Instructions for the task: Copy the full set of lines exactly as given.

— Start of Records for this task —

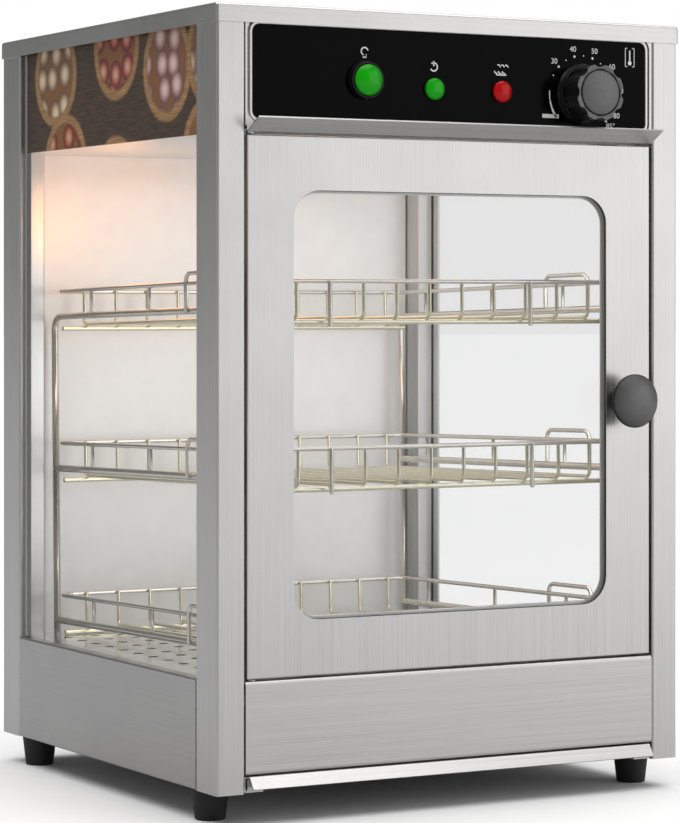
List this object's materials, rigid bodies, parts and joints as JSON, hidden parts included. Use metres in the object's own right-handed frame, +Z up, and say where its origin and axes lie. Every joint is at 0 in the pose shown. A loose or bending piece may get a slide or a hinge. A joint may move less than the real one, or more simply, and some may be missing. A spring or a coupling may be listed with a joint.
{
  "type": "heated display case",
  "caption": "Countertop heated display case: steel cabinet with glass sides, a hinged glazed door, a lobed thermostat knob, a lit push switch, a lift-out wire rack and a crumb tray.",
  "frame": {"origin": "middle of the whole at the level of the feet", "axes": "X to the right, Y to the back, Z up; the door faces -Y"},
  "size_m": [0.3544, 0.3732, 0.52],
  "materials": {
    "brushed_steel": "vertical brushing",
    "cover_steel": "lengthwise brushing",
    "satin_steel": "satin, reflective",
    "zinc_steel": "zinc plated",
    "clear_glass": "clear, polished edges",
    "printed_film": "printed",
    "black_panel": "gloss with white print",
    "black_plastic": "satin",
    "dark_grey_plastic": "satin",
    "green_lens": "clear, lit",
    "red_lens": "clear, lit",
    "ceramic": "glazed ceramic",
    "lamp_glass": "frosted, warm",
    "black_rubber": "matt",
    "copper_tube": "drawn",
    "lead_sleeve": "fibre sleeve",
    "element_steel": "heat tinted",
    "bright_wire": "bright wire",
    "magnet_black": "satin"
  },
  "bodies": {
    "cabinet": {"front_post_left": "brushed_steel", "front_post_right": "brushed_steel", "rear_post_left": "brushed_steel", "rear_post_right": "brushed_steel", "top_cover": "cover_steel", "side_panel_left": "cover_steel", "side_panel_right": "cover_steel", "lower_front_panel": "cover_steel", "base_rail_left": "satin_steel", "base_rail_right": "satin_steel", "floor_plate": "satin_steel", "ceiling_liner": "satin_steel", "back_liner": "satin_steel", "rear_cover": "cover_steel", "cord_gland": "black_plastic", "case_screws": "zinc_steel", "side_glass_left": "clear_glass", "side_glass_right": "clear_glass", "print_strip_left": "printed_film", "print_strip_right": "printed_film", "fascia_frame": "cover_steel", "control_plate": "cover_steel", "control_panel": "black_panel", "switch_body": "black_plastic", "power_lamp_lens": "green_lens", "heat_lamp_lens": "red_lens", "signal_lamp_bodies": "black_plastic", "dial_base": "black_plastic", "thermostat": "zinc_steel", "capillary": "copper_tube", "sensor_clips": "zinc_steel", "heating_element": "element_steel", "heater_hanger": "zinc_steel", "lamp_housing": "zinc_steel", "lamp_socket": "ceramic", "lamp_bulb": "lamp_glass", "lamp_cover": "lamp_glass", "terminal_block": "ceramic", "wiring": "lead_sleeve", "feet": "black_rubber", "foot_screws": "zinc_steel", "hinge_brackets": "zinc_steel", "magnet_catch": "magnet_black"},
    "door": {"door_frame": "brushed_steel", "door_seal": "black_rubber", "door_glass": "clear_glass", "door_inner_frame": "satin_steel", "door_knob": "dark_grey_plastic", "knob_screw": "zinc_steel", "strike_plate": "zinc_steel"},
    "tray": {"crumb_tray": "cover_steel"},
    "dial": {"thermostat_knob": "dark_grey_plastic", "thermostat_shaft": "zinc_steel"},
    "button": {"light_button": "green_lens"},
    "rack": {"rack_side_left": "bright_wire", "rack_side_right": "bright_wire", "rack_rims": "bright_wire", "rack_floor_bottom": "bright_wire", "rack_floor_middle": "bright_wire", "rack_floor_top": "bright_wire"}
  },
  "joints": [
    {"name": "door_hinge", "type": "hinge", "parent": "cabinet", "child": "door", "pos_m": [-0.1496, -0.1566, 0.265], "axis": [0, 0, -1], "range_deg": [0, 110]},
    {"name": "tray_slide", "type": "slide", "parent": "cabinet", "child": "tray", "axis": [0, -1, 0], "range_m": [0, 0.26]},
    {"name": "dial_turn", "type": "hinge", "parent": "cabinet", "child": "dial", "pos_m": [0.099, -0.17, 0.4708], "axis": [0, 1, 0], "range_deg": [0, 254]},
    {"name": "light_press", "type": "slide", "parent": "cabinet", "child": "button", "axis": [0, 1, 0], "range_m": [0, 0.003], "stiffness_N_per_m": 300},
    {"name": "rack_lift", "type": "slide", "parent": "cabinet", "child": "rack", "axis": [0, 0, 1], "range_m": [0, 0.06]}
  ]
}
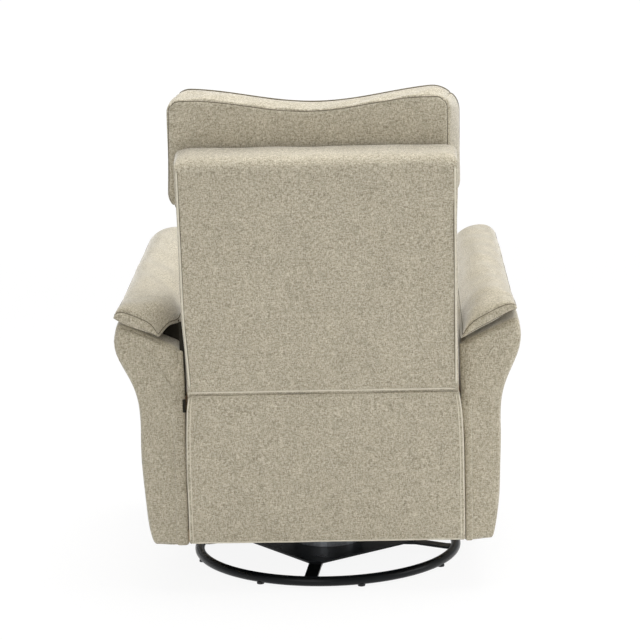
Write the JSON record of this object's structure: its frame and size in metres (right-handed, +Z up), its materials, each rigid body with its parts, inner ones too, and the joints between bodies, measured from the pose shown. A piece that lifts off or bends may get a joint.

— End of Records for this task —

Solution to the exercise:
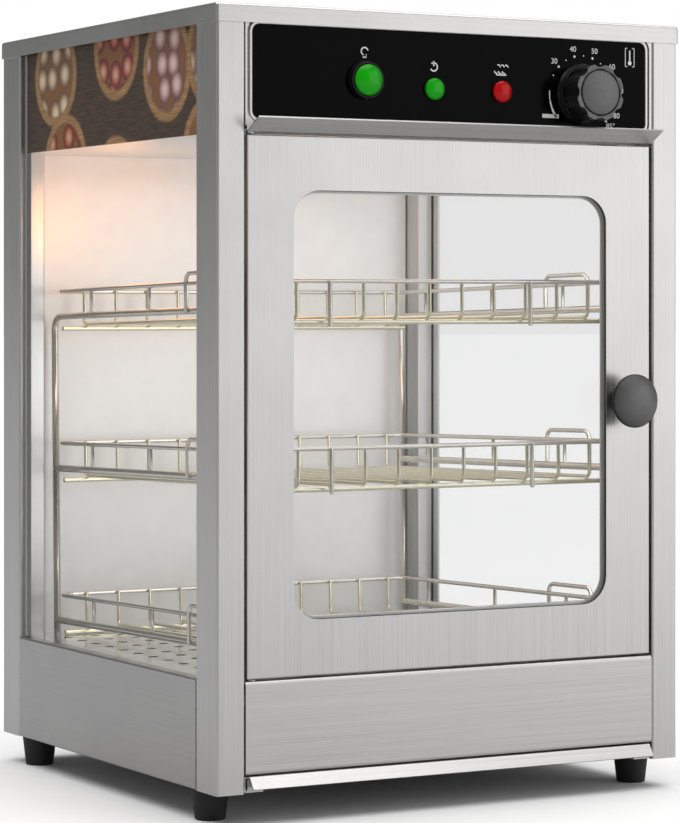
List this object's materials, rigid bodies, parts and joints as JSON, hidden parts included. Use metres in the object's own right-handed frame, +Z up, and say where its origin and axes lie. Every joint is at 0 in the pose shown. A loose or bending piece may get a slide or a hinge. A joint may move less than the real one, or more simply, and some may be missing. A spring or a coupling may be listed with a joint.
{
  "type": "heated display case",
  "caption": "Countertop heated display case: steel cabinet with glass sides, a hinged glazed door, a lobed thermostat knob, a lit push switch, a lift-out wire rack and a crumb tray.",
  "frame": {"origin": "middle of the whole at the level of the feet", "axes": "X to the right, Y to the back, Z up; the door faces -Y"},
  "size_m": [0.3544, 0.3732, 0.52],
  "materials": {
    "brushed_steel": "vertical brushing",
    "cover_steel": "lengthwise brushing",
    "satin_steel": "satin, reflective",
    "zinc_steel": "zinc plated",
    "clear_glass": "clear, polished edges",
    "printed_film": "printed",
    "black_panel": "gloss with white print",
    "black_plastic": "satin",
    "dark_grey_plastic": "satin",
    "green_lens": "clear, lit",
    "red_lens": "clear, lit",
    "ceramic": "glazed ceramic",
    "lamp_glass": "frosted, warm",
    "black_rubber": "matt",
    "copper_tube": "drawn",
    "lead_sleeve": "fibre sleeve",
    "element_steel": "heat tinted",
    "bright_wire": "bright wire",
    "magnet_black": "satin"
  },
  "bodies": {
    "cabinet": {"front_post_left": "brushed_steel", "front_post_right": "brushed_steel", "rear_post_left": "brushed_steel", "rear_post_right": "brushed_steel", "top_cover": "cover_steel", "side_panel_left": "cover_steel", "side_panel_right": "cover_steel", "lower_front_panel": "cover_steel", "base_rail_left": "satin_steel", "base_rail_right": "satin_steel", "floor_plate": "satin_steel", "ceiling_liner": "satin_steel", "back_liner": "satin_steel", "rear_cover": "cover_steel", "cord_gland": "black_plastic", "case_screws": "zinc_steel", "side_glass_left": "clear_glass", "side_glass_right": "clear_glass", "print_strip_left": "printed_film", "print_strip_right": "printed_film", "fascia_frame": "cover_steel", "control_plate": "cover_steel", "control_panel": "black_panel", "switch_body": "black_plastic", "power_lamp_lens": "green_lens", "heat_lamp_lens": "red_lens", "signal_lamp_bodies": "black_plastic", "dial_base": "black_plastic", "thermostat": "zinc_steel", "capillary": "copper_tube", "sensor_clips": "zinc_steel", "heating_element": "element_steel", "heater_hanger": "zinc_steel", "lamp_housing": "zinc_steel", "lamp_socket": "ceramic", "lamp_bulb": "lamp_glass", "lamp_cover": "lamp_glass", "terminal_block": "ceramic", "wiring": "lead_sleeve", "feet": "black_rubber", "foot_screws": "zinc_steel", "hinge_brackets": "zinc_steel", "magnet_catch": "magnet_black"},
    "door": {"door_frame": "brushed_steel", "door_seal": "black_rubber", "door_glass": "clear_glass", "door_inner_frame": "satin_steel", "door_knob": "dark_grey_plastic", "knob_screw": "zinc_steel", "strike_plate": "zinc_steel"},
    "tray": {"crumb_tray": "cover_steel"},
    "dial": {"thermostat_knob": "dark_grey_plastic", "thermostat_shaft": "zinc_steel"},
    "button": {"light_button": "green_lens"},
    "rack": {"rack_side_left": "bright_wire", "rack_side_right": "bright_wire", "rack_rims": "bright_wire", "rack_floor_bottom": "bright_wire", "rack_floor_middle": "bright_wire", "rack_floor_top": "bright_wire"}
  },
  "joints": [
    {"name": "door_hinge", "type": "hinge", "parent": "cabinet", "child": "door", "pos_m": [-0.1496, -0.1566, 0.265], "axis": [0, 0, -1], "range_deg": [0, 110]},
    {"name": "tray_slide", "type": "slide", "parent": "cabinet", "child": "tray", "axis": [0, -1, 0], "range_m": [0, 0.26]},
    {"name": "dial_turn", "type": "hinge", "parent": "cabinet", "child": "dial", "pos_m": [0.099, -0.17, 0.4708], "axis": [0, 1, 0], "range_deg": [0, 254]},
    {"name": "light_press", "type": "slide", "parent": "cabinet", "child": "button", "axis": [0, 1, 0], "range_m": [0, 0.003], "stiffness_N_per_m": 300},
    {"name": "rack_lift", "type": "slide", "parent": "cabinet", "child": "rack", "axis": [0, 0, 1], "range_m": [0, 0.06]}
  ]
}
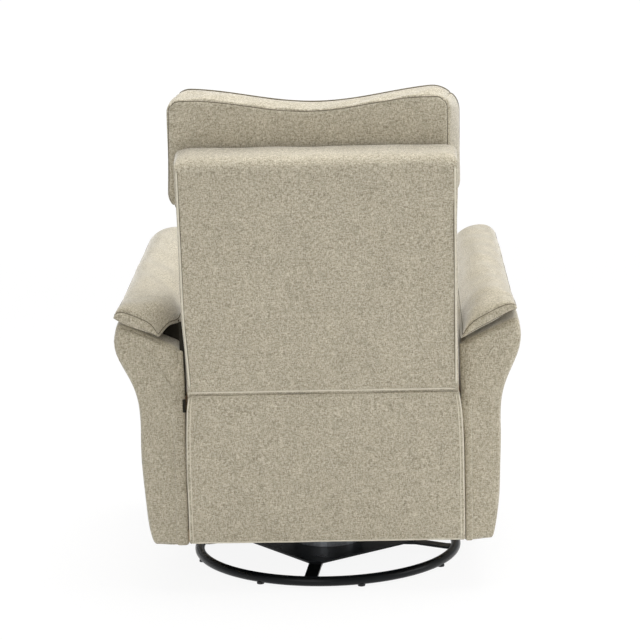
Write the JSON record of this object's structure: its frame and size in metres (right-handed, +Z up), its materials, each rigid body with its parts, inner ones too, and the joints between bodies, measured from the pose shown. A piece that lifts off or bends may get a joint.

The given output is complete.